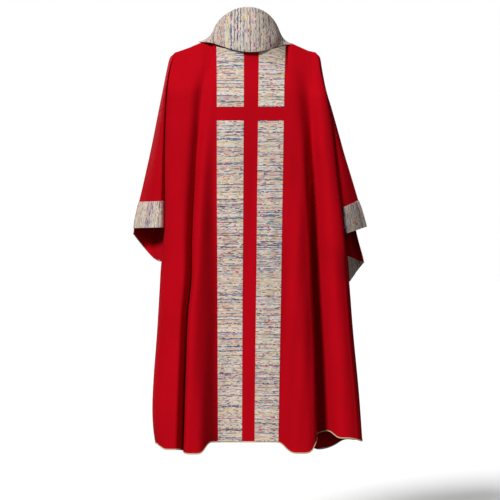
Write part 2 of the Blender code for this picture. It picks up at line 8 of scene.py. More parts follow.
import bpy
import numpy as np
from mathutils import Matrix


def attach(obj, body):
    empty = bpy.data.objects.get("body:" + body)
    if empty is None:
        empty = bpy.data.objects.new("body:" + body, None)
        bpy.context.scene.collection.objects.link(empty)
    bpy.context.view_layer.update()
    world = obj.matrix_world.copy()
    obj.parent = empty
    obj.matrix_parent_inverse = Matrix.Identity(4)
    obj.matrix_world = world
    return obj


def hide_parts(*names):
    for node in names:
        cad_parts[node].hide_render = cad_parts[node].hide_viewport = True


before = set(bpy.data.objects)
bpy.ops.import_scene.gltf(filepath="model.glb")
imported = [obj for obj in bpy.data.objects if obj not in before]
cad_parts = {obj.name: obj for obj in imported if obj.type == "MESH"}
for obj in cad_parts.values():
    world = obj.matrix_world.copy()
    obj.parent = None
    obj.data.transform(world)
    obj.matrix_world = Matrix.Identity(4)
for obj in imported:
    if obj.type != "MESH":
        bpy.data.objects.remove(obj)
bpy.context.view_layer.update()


SEWN = "_sewn"            # ends the name of each piece
MATERIALS = {}            # by slot, filled by make_materials()

# ---- sizes, in metres ---------------------------------------------------------------
CLOTH = 0.0015            # red cloth
TRIM = 0.0012             # tweed
GAP = 0.0005              # air between two layers that touch
SEAM = 0.0012             # each half stands this far off the plane of the seams
ARM_SEAM = 0.0004         # and this much more at the outside of the sleeves
CUFF_WIDTH = 0.082
NECK_HALF = 0.118
NECK_SIDE = 0.006         # height of the neckline beside the neck
BACK_NECK_DROP = 0.018
FRONT_NECK_DROP = 0.170
NECK_FORWARD = {1: 0.082, -1: 0.135}   # how far the neckline swings out, back and front
BACK_HEM, FRONT_HEM = -1.248, -1.240
BACK_CROSS = (-0.195, -0.239)          # top and bottom of the gap between the bands
FRONT_CROSS = (-0.330, -0.374)
YARN = 0.0027             # pitch of the tweed's yarns
YARN_RELIEF = 0.00035     # how far a yarn stands out of the tweed
VIEW_DISTANCE = 6.0       # camera to the plane of the seams
VIEW_HEIGHT = -0.646      # height of the camera
VIEW_PLANE = 0.09         # the plane that fills the frame's width
VIEW_WIDTH = 1.575        # width of the frame in that plane
SPREAD_LIMIT = -0.06      # cloth before this plane is not spread any further

# In the tables, hand 1 is the wearer's left and -1 the right, side 1 the back and -1 the front.
UNDERARM = {1: -0.690, -1: -0.747}
LEFT_FRONT_CUFF_RISE = 0.008   # the left front cuff starts this much above the underarm
# Outlines of the body and of the sleeves by hand: (height, x) from the shoulder downwards.
BODY = {
    1: [(0.0, 0.224), (-0.035, 0.239), (-0.079, 0.2535), (-0.14, 0.262), (-0.33, 0.268),
        (-0.58, 0.268), (-0.70, 0.280), (-0.80, 0.286), (-0.90, 0.292), (-1.10, 0.306),
        (-1.20, 0.305), (-1.30, 0.290)],
    -1: [(0.0, -0.192), (-0.038, -0.211), (-0.098, -0.2255), (-0.167, -0.244),
         (-0.262, -0.2605), (-0.388, -0.274), (-0.451, -0.281), (-0.517, -0.289),
         (-0.60, -0.297), (-0.747, -0.312), (-0.90, -0.324), (-1.10, -0.343), (-1.30, -0.357)]}
SLEEVE = {
    1: [(0.0, 0.232), (-0.028, 0.2426), (-0.041, 0.252), (-0.079, 0.2615), (-0.142, 0.274),
        (-0.205, 0.2867), (-0.331, 0.3119), (-0.457, 0.340), (-0.551, 0.362), (-0.60, 0.3665),
        (-0.70, 0.370)],
    -1: [(0.0, -0.200), (-0.030, -0.214), (-0.041, -0.2205), (-0.079, -0.2268),
         (-0.142, -0.2394), (-0.205, -0.258), (-0.331, -0.293), (-0.457, -0.331),
         (-0.52, -0.347), (-0.70, -0.362)]}
RIGHT_SLEEVE_FRONT = SLEEVE[-1][:6] + [(-0.331, -0.293), (-0.457, -0.326), (-0.58, -0.333),
                                       (-0.62, -0.342), (-0.69, -0.359), (-0.76, -0.352)]
# Height of the shoulder seam by hand: (distance from the middle, height).
SHOULDER = {
    1: [(0.118, 0.006), (0.150, 0.0085), (0.164, 0.003), (0.205, -0.0153), (0.232, -0.0275),
        (0.26, -0.040)],
    -1: [(0.118, 0.006), (0.130, 0.0050), (0.142, -0.0002), (0.176, -0.016), (0.200, -0.0271),
         (0.26, -0.050)]}
SHOULDER_FALL = 0.009     # the shoulder's end lies this much below that line
# Distance of the back and the front from the plane of the seams: (height, distance).
BACK_DEPTH = [(0.0, 0.060), (-0.10, 0.092), (-0.22, 0.108), (-0.50, 0.122), (-0.90, 0.142),
              (-1.30, 0.165)]
FRONT_DEPTH = [(0.0, 0.090), (-0.12, 0.150), (-0.28, 0.172), (-0.60, 0.178), (-0.95, 0.190),
               (-1.30, 0.210)]
# How far back the garment's middle, its side seams and the sleeves' outsides hang.
MIDDLE_Y = [(0.0, 0.0), (-0.10, 0.012), (-0.30, 0.028), (-1.30, 0.030)]
SIDE_Y = {1: [(0.0, 0.0), (-0.10, 0.012), (-0.30, 0.028), (-1.30, 0.045)],
          -1: [(0.0, 0.0), (-0.10, 0.012), (-0.30, 0.030), (-0.70, 0.060), (-1.30, 0.120)]}
ARM_Y = {1: [(0.0, 0.0), (-0.10, -0.004), (-0.30, -0.022), (-0.60, -0.050), (-0.75, -0.055)],
         -1: [(0.0, 0.0), (-0.10, 0.030), (-0.30, 0.070), (-0.46, 0.056), (-0.60, 0.020),
              (-0.75, -0.004)]}
BODY_ROUNDNESS = 3.0
RIGHT_BACK_ROUNDNESS = [(-0.25, 3.6), (-0.70, 4.4), (-0.95, 3.2), (-1.30, 1.9)]
ARMPIT = {(1, 1): 0.014, (1, -1): 0.058,   # depth of the groove by side and hand
          (-1, 1): 0.062, (-1, -1): 0.062}
SHOULDER_DEPTH = {1: 0.065, -1: 0.118}   # and of the cloth there on the shoulder, by side
SLEEVE_GROOVE = 0.026                    # how steeply the left sleeve rises out of it
SLEEVE_FULLNESS = {(1, 1): 0.030, (1, -1): 0.008, (-1, 1): 0.082, (-1, -1): 0.036}
SHOULDER_DROP = 0.15                     # height over which the cloth turns over the shoulder
COLUMN_FALL = 1.26        # height from a column's place at the shoulder to that at the hem
HALFWAY, HALF_SHARE = -0.6, 0.45         # a height and share that tell a column's side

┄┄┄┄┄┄

» Exercise goal:
Please print exactly what appears from the first line of the data through the line with "obj.parent = empty", including both of those lines and nothing past them.

» The response:
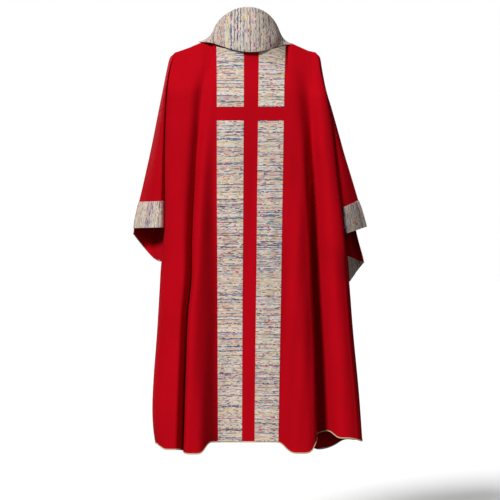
Write part 2 of the Blender code for this picture. It picks up at line 8 of scene.py. More parts follow.
import bpy
import numpy as np
from mathutils import Matrix


def attach(obj, body):
    empty = bpy.data.objects.get("body:" + body)
    if empty is None:
        empty = bpy.data.objects.new("body:" + body, None)
        bpy.context.scene.collection.objects.link(empty)
    bpy.context.view_layer.update()
    world = obj.matrix_world.copy()
    obj.parent = empty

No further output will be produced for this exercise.